Uve had funnyer posts! Pei Wei? Sounds yum-o!

JOCOeveryman said...

Wow....it is rough out there today! I'll try harder.

JOCOeveryman said...

Wait! Not even the joke about moms saying we had to eat our vegetables cause there were people starving in China when we were kids? Come' on......you have to admit......

Anonymous said...

In our family it was green beans. Yuck still hate green beans. Probably a hacker so good call on deleting. However, go ahead and let the ego prevail and think it is someone desperately wanting your help.

Anonymous said...

JE-I hang on your every word, like a lost Sumo wrestler. Chinese or not, you are funny. And you know it.

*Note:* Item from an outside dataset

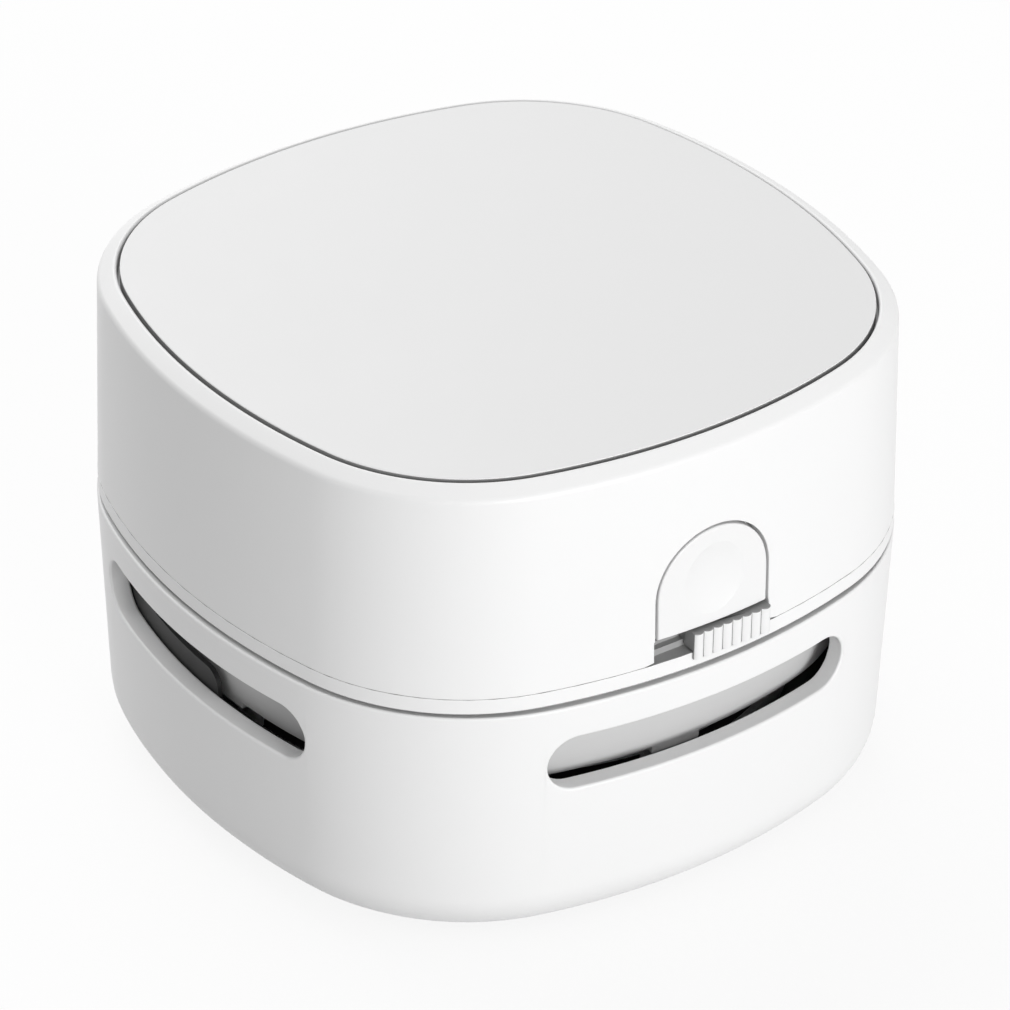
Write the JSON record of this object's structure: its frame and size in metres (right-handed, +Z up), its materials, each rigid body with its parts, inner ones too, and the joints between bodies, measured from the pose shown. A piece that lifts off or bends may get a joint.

It is just another one of those wonderful moments in time when you can fluff your feathers like a big 'ol peacock and say
"Yea, I know, I am effing HILARIOUS!!"
okay. Now go take care of that erection...
JY in WI

Anonymous said...

Correction-Sumo wrestlers are Japanese! I apologize for the error.
WTF do I know anyway?
JY in Tokyo

Anonymous said...

JE-just one more request..
Instead of pics of baba-lici-ous gurls with wine, would you consider posting photos of sumo wrestlers for the Friday wine list?? Oh please. It'll make me laugh!!
JY in Lorazepam Land

JOCOeveryman said...

Aw....thanks! Sumo wrestlers? Seems like a strange fetish but I'll consider it.